TH: Yeah, I feel that way. Can you imagine how much injury there is on the way to and from the cinema? I don't know if that makes any sense.

O: I'm not sure what you're getting at.

TH: I'm talking about car accidents in ratio to any kind of thing that cinema has "caused." I give kids more credit than that. I mean, my God, they're… I'm having such a problem with some of the things that are being said now [about kids], in terms of responsibility.


O: It seems like the same debate every 10 years, or whatever the cycle is.

TH: Yeah, and it is. I recall, when I was a little boy, the changeover in music from one style to what eventually became rock 'n' roll.
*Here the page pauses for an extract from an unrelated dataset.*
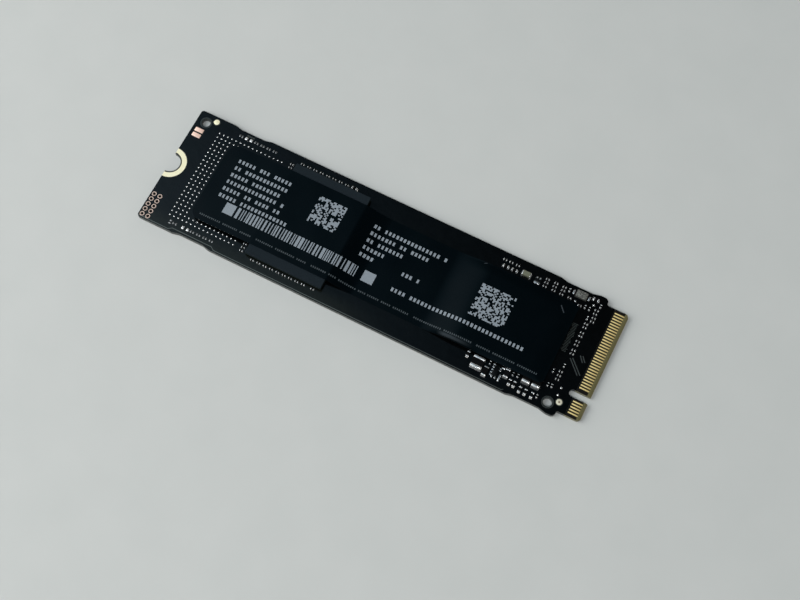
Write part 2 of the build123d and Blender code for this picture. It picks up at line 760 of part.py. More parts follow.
# Tinned lands beside the converter, and round probe points near the connector
probe_radius = 0.23
power_land_back = 14.4
upright_land_inset, upright_land_length, upright_land_width = 1.85, 1.2, 0.3
level_land_inset, level_land_length, level_land_width = 3.62, 0.6, 0.28
with BuildPart() as power_lands:
    with BuildSketch(Plane.XY.offset(board_top)):
        with Locations(near_place(power_land_back, upright_land_inset)):
            Rectangle(upright_land_width, upright_land_length)
        with Locations(near_place(power_land_back, level_land_inset)):
            Rectangle(level_land_length, level_land_width)
    extrude(amount=land_height)
power_lands.part.label = "power_lands"
export_step(power_lands.part, "parts/power_lands.step")

with BuildPart() as probe_points:
    with BuildSketch(Plane.XY.offset(board_top)):
        with Locations(
            near_place(4.87, 4.85),
            near_place(4.87, 3.55),
            far_place(5.9, 2.05),
            far_place(8.9, 2.75),
        ):
            RegularPolygon(probe_radius, round_sides)
    extrude(amount=land_height)
probe_points.part.label = "probe_points"
export_step(probe_points.part, "parts/probe_points.step")
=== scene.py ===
# %% [markdown]
# # A solid state drive on an M.2 card
#
# The drive is a thin black circuit board with two chip packages under a glossy label, rows of
# tiny soldered parts round them, and gold contacts along one end. Its CAD model comes in as the
# frame: every piece here is laid on it, in metres. Flat machined shapes stay CAD; whatever is
# soft, soldered or printed is worked out again as a finer surface.

# %% The frame and a few lengths read from it
import bpy
import numpy as np
from math import radians
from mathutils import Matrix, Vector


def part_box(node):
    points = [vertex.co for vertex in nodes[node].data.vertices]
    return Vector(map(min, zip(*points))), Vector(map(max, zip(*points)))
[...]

There was a lot of negative press about rock 'n' roll, just the way Elvis Presley moved his body on The Ed Sullivan Show. That caused an outrage. But the kids are really smart. They are sharp and they're not yet bent over by the system. I think there's a wonderful intelligence in today's youth, and it's a part of growing up.


O: You're working on two films now. What can you tell me about them?

TH: That one's a comedy and one is kind of a suspenseful noir thriller in the Dark Passage/Bogart tradition. That's kind of about it, really. I can't get into detail about them yet.


O: Is The Texas Chainsaw Massacre the film you'd want to be remembered for?

TH: It's probably the film I will be remembered for. And it was a complete piece insofar as things were really working and not compromised by a committee. That's a tough question to answer, because it will be the film, just as Gone With The Wind was Selznick's. I think it's on his tombstone.